▶

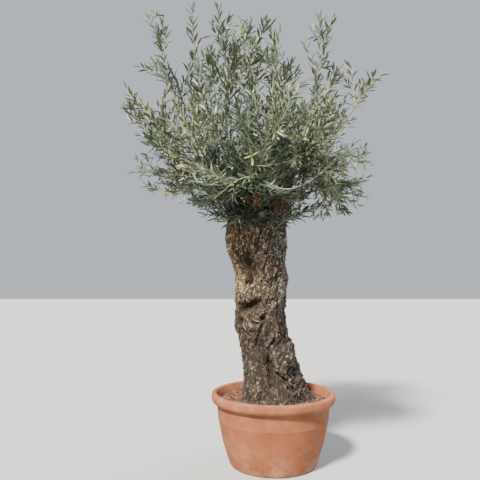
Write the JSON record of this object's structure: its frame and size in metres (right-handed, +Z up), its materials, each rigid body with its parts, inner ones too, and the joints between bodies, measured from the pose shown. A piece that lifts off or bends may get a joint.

◀
▶

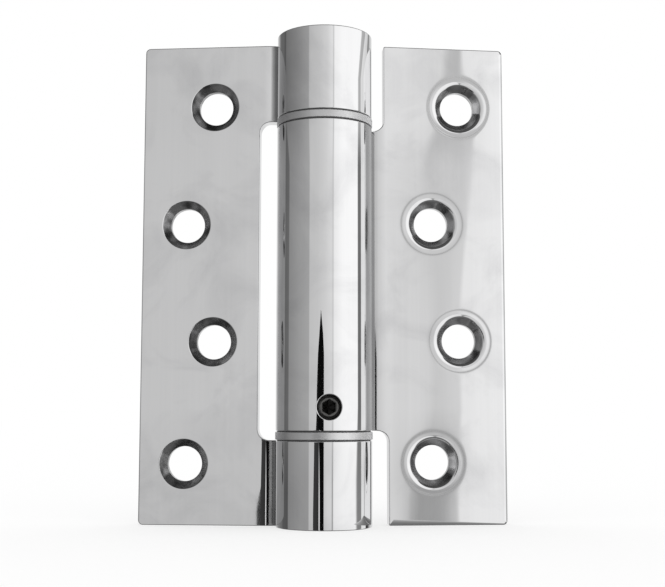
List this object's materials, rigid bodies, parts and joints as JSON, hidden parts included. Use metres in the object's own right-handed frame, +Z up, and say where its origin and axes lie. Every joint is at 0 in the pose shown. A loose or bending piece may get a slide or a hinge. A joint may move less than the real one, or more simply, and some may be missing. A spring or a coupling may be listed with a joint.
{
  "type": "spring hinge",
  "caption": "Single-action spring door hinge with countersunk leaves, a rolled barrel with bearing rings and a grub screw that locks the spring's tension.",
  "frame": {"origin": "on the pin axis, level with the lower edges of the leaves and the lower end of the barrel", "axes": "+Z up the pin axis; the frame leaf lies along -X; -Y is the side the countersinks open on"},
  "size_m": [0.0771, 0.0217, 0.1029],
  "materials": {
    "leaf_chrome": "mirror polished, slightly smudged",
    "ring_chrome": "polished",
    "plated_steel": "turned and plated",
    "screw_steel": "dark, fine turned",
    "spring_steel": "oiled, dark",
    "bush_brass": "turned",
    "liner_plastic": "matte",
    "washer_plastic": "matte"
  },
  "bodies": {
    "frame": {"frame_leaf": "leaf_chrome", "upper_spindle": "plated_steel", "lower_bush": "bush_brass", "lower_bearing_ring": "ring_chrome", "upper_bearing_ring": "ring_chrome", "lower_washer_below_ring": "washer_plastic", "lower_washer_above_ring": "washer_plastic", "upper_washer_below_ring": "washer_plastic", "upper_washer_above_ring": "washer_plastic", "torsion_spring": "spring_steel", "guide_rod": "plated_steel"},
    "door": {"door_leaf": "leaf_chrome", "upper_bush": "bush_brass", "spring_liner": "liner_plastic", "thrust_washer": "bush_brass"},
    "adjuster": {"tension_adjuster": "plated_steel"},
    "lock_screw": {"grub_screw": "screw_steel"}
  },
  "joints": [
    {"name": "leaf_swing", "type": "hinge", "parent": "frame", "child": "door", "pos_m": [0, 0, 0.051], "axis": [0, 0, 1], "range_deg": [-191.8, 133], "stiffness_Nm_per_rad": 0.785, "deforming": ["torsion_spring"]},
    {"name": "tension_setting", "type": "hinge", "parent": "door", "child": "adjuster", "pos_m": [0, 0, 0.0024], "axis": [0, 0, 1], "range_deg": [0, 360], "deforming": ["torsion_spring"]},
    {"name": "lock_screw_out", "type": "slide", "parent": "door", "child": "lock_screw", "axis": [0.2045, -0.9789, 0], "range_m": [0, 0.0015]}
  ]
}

◀

- [The request]: Of the lines above, copy each that contains "hinge".

- [Response below]:
List this object's materials, rigid bodies, parts and joints as JSON, hidden parts included. Use metres in the object's own right-handed frame, +Z up, and say where its origin and axes lie. Every joint is at 0 in the pose shown. A loose or bending piece may get a slide or a hinge. A joint may move less than the real one, or more simply, and some may be missing. A spring or a coupling may be listed with a joint.
  "type": "spring hinge",
  "caption": "Single-action spring door hinge with countersunk leaves, a rolled barrel with bearing rings and a grub screw that locks the spring's tension.",
    {"name": "leaf_swing", "type": "hinge", "parent": "frame", "child": "door", "pos_m": [0, 0, 0.051], "axis": [0, 0, 1], "range_deg": [-191.8, 133], "stiffness_Nm_per_rad": 0.785, "deforming": ["torsion_spring"]},
    {"name": "tension_setting", "type": "hinge", "parent": "door", "child": "adjuster", "pos_m": [0, 0, 0.0024], "axis": [0, 0, 1], "range_deg": [0, 360], "deforming": ["torsion_spring"]},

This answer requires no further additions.